Eligibility for the limitations in paragraph 1 shall not be conditioned on the Internet Service Provider monitoring its service or affirmatively seeking facts indicating infringing activity.
Each Party shall provide procedures, whether judicial or administrative, in accordance with that Party’s legal system, and consistent with principles of due process and privacy, that enable a copyright owner that has made a legally sufficient claim of copyright infringement to obtain expeditiously from an Internet Service Provider information in the provider’s possession identifying the alleged infringer, in cases in which that information is sought for the purpose of protecting or enforcing that copyright.
The Parties understand that the failure of an Internet Service Provider to qualify for the limitations in paragraph 1(b) does not itself result in liability. Further, this Article is without prejudice to the availability of other limitations and exceptions to copyright, or any other defences under a Party’s legal system.
The Parties recognise the importance, in implementing their obligations under this Article, of taking into account the impacts on right holders and Internet Service Providers.

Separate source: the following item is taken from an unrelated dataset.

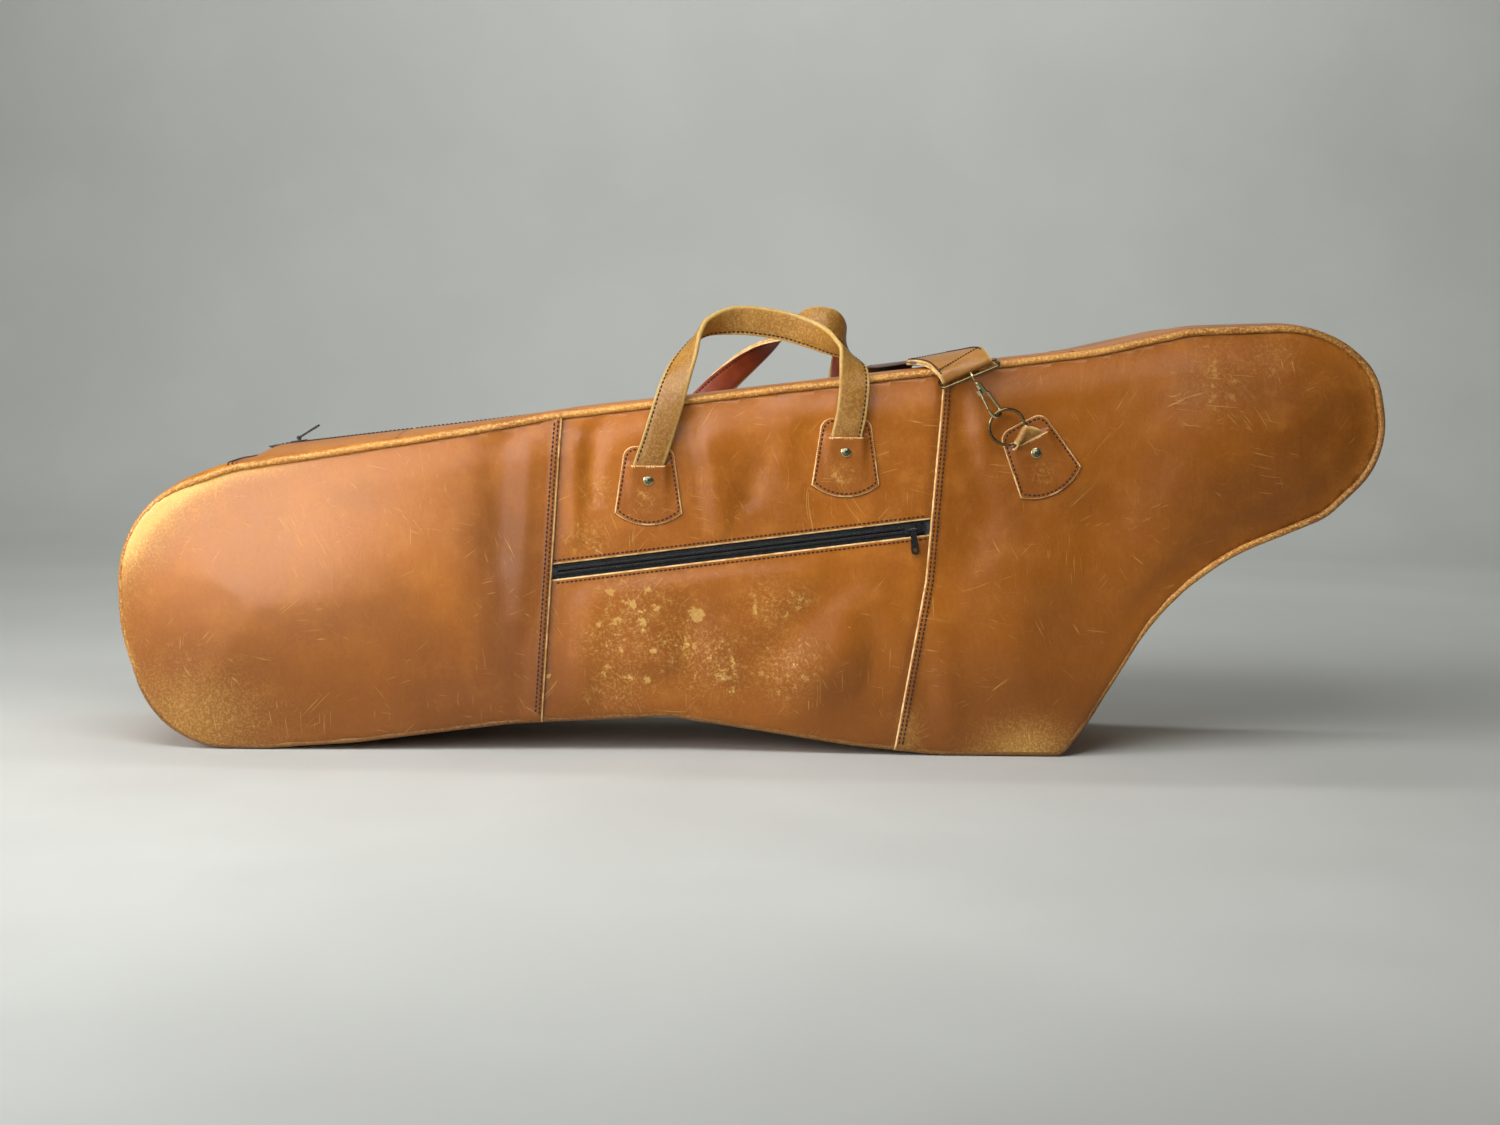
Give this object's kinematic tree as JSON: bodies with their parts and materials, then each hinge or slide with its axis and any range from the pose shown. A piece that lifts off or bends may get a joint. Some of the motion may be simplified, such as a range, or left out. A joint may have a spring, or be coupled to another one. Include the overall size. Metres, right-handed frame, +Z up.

The entire massive text could take weeks and a sharp legal mind to parse through, though Redditors are already giving it their best shot.

Another contentious point is establishing a minimum copyright term of the life of the creator plus another 70 years. Current international standards are lifetime plus 50 years.

“What possible argument could be made for such a absolutely restrictive and backwards copyright extension?” one Redditor wrote of proposed copyright laws. (One answer: Disney’s Mickey Mouse, which made its first appearance back in 1928. Creator Walt Disney died 49 years ago, which would protect Mickey for another26 years.)

Obama has to let the public be able to read the agreement a minimum of 60 days before signing it and must alert Congress 90 days before setting pen to paper. He’s expected to announce his intention to sign Thursday. In the meantime, his administration has posted the full text with an FAQ and chapter explanations to Medium.